WHAT IS REQUIRED —
Locate the line that contains "Keep writing the" and the line that contains "return comb.cut(hinge_bore()[0 if". Copy both of them exactly, together with every line between them, and no others.
--- START RECORDS SUPPLIED ---
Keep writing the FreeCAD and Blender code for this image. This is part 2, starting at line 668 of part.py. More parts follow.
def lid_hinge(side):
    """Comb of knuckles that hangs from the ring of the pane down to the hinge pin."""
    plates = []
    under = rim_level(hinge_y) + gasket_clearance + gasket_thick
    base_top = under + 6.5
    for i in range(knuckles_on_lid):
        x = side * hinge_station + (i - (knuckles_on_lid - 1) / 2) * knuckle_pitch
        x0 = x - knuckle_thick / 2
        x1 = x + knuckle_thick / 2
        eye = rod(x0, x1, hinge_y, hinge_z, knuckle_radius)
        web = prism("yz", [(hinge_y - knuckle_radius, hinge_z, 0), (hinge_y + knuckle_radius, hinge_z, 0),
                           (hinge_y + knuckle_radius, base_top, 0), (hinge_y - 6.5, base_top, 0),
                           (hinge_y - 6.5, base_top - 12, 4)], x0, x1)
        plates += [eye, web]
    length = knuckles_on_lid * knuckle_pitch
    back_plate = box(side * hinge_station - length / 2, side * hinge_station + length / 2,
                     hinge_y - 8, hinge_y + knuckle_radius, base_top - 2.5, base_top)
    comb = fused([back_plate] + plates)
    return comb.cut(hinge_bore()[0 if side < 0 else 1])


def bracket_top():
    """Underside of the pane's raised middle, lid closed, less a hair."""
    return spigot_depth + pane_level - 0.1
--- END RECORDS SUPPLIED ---
--- START RECORDS SUPPLIED ---
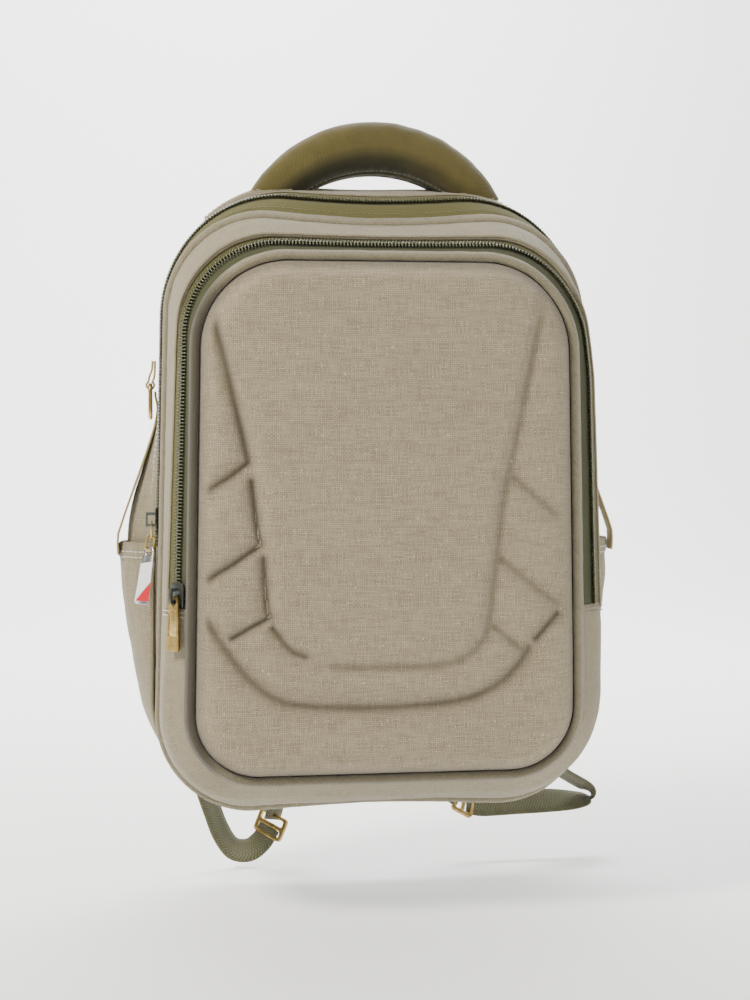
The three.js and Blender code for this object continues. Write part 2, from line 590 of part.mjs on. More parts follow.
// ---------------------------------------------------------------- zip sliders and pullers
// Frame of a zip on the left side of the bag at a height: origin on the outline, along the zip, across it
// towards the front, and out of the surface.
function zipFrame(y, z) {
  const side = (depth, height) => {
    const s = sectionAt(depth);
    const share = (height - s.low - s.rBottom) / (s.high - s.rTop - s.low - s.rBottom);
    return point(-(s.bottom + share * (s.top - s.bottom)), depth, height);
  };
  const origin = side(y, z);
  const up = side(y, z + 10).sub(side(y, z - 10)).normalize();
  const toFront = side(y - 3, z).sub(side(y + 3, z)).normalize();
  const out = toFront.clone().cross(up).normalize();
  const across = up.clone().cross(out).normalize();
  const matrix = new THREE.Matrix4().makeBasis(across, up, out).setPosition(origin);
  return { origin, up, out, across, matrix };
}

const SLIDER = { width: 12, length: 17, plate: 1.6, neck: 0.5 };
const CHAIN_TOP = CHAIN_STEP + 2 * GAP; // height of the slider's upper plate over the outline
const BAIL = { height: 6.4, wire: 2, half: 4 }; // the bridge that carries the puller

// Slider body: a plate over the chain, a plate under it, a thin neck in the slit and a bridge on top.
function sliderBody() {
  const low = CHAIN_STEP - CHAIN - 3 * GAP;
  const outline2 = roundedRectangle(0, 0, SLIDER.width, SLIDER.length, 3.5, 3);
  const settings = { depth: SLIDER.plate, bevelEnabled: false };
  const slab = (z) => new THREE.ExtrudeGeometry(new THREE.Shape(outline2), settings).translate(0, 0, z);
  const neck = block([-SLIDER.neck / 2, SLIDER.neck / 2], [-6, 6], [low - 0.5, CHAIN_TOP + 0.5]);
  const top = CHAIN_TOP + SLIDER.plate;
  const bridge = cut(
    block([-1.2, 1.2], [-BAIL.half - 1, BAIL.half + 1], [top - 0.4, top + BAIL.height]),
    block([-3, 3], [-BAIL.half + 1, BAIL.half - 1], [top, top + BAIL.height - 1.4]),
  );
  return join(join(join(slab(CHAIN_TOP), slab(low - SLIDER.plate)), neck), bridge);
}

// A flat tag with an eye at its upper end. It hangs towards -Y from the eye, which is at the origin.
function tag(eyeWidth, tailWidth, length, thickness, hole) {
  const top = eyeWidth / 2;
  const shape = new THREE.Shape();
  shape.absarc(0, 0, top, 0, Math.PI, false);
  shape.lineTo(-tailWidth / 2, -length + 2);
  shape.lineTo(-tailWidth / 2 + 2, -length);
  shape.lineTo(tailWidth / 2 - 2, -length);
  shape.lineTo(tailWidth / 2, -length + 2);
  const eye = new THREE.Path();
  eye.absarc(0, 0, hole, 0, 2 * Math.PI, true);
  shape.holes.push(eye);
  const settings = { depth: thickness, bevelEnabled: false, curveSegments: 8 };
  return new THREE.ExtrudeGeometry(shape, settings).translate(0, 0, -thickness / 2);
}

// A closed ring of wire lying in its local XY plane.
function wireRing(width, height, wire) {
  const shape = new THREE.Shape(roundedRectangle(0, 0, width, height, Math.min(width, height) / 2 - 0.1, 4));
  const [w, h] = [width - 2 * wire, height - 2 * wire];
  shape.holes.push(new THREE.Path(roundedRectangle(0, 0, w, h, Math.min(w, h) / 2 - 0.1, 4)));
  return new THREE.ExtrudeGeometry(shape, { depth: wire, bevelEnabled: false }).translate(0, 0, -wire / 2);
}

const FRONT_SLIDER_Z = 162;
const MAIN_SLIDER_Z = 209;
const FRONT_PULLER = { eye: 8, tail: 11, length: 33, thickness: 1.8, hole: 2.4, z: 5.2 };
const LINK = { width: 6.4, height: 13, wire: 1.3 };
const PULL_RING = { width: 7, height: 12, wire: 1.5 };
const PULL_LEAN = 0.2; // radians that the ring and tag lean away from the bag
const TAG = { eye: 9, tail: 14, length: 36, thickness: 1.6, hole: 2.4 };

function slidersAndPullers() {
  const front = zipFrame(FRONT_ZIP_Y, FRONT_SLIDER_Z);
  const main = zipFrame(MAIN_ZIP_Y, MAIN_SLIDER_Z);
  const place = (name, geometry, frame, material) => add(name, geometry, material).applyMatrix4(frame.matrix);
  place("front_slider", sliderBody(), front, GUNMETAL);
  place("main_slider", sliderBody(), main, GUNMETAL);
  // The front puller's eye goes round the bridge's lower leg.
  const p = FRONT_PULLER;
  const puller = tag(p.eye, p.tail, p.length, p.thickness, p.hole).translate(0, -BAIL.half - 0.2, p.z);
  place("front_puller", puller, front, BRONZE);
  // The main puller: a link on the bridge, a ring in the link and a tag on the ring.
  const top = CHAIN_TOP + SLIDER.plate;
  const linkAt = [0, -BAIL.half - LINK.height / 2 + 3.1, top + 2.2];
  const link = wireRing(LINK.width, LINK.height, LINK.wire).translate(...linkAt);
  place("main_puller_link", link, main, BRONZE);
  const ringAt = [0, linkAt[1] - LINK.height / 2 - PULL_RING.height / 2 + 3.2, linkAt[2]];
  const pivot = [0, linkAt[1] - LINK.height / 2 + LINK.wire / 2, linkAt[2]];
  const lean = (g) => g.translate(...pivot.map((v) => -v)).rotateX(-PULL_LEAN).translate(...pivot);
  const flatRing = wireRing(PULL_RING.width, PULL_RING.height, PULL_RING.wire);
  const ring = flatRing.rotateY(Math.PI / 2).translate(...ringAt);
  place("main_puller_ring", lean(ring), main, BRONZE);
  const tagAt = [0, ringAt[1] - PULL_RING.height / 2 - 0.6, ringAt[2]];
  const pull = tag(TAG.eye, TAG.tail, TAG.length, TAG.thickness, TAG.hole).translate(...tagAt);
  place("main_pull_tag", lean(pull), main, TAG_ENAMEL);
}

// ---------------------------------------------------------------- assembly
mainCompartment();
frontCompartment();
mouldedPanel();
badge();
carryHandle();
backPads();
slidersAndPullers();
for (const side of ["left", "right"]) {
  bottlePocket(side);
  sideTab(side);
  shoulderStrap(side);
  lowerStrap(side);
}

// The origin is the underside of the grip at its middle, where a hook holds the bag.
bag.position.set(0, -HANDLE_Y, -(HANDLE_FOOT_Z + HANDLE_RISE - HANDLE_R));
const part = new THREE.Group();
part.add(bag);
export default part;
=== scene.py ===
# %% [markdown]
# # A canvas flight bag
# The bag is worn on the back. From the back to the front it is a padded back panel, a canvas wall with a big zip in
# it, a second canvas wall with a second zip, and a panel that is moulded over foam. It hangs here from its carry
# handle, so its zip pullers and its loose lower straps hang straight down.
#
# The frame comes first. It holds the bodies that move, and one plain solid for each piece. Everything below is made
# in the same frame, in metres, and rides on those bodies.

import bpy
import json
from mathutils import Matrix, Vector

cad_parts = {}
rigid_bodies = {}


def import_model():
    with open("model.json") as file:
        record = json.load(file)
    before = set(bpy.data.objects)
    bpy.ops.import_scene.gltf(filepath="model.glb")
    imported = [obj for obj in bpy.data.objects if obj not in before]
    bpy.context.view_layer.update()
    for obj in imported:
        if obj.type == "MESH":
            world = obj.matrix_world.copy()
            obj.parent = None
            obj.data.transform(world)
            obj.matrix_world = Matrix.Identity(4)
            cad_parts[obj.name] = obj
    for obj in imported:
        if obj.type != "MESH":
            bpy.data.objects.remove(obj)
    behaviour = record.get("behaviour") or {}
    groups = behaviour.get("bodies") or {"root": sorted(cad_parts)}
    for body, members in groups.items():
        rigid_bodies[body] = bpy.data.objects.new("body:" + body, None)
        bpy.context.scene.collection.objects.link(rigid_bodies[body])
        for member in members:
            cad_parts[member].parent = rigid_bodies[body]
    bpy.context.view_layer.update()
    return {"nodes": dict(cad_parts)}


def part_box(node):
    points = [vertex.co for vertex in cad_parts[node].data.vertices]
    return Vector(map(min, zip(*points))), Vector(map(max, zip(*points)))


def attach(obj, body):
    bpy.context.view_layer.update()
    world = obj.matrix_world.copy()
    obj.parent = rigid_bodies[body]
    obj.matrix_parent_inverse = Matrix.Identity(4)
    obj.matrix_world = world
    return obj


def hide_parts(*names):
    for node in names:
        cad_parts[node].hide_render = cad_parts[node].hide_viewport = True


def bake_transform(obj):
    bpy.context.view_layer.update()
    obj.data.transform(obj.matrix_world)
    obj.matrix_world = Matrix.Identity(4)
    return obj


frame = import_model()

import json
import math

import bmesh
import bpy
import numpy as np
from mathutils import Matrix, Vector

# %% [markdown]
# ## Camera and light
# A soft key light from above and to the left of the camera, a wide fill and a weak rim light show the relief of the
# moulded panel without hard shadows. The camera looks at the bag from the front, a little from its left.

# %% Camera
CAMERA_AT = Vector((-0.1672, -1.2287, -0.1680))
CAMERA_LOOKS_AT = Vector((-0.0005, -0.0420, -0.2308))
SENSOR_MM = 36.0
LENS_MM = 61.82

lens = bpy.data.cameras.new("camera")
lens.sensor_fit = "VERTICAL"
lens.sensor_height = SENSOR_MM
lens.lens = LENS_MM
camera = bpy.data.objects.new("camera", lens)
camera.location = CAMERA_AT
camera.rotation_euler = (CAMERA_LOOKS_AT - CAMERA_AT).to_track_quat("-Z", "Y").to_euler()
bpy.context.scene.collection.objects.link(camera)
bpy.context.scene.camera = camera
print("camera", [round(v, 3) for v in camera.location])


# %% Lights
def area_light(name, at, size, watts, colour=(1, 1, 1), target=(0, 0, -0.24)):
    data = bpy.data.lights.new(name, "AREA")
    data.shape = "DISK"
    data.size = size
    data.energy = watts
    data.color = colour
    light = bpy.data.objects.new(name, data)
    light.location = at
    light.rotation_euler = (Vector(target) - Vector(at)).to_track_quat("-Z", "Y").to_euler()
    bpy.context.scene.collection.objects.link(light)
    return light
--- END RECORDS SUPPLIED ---
REPLY TO THE TASK —
Keep writing the FreeCAD and Blender code for this image. This is part 2, starting at line 668 of part.py. More parts follow.
def lid_hinge(side):
    """Comb of knuckles that hangs from the ring of the pane down to the hinge pin."""
    plates = []
    under = rim_level(hinge_y) + gasket_clearance + gasket_thick
    base_top = under + 6.5
    for i in range(knuckles_on_lid):
        x = side * hinge_station + (i - (knuckles_on_lid - 1) / 2) * knuckle_pitch
        x0 = x - knuckle_thick / 2
        x1 = x + knuckle_thick / 2
        eye = rod(x0, x1, hinge_y, hinge_z, knuckle_radius)
        web = prism("yz", [(hinge_y - knuckle_radius, hinge_z, 0), (hinge_y + knuckle_radius, hinge_z, 0),
                           (hinge_y + knuckle_radius, base_top, 0), (hinge_y - 6.5, base_top, 0),
                           (hinge_y - 6.5, base_top - 12, 4)], x0, x1)
        plates += [eye, web]
    length = knuckles_on_lid * knuckle_pitch
    back_plate = box(side * hinge_station - length / 2, side * hinge_station + length / 2,
                     hinge_y - 8, hinge_y + knuckle_radius, base_top - 2.5, base_top)
    comb = fused([back_plate] + plates)
    return comb.cut(hinge_bore()[0 if side < 0 else 1])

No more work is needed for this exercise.